Scope of EU Sanctions

The EU sanctions do not only concern EU-based companies as they also apply to companies headquartered outside the EU that have an affiliate incorporated under EU Member State laws or employ EU citizens, or that are carrying out their economic activities in whole or in part within the EU. Any violation of these export restrictions and other restrictive measures may trigger severe administrative fines or even criminal sanctions (including prison). Accordingly, companies doing business in or with Ukraine or Russia should carefully assess whether their dealings and the related financial transactions comply with the restrictions set out by the relevant EU regulations.

Licensing Policy

While most of the above-mentioned business activities are strictly prohibited and cannot be cleared, some transactions may still take place upon prior approval, which has to be obtained from the competent EU Member States' authorities. For example, the sale, transfer, or export of certain technologies for the oil industry requires prior authorization. Also, certain financial transactions may be allowed upon approval or require notification only.

CONCLUSION

The reinforced EU and U.S. sanctions will further impede Russia's struggling economy. Counter-reactions such as import bans for EU products (already in effect) and a potential closure of the airspace above Siberia for EU airlines (threatened potential reaction) could further limit EU companies' business opportunities as is already the case due to the boomerang effects of the EU sanctions regime.

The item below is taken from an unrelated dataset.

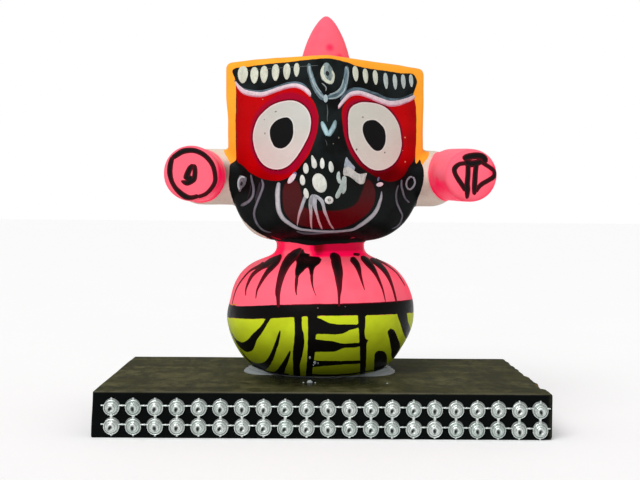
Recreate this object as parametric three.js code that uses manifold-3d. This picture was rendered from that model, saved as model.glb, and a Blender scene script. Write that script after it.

Given the ongoing changes to the Ukraine-related sanctions programs, persons and entities covered by the scope of the applicable sanctions regimes should have appropriate procedures in place to comply with existing sanctions and monitor developments to ensure ongoing compliance.

Because of the generality of this update, the information provided herein may not be applicable in all situations and should not be acted upon without specific legal advice based on particular situations.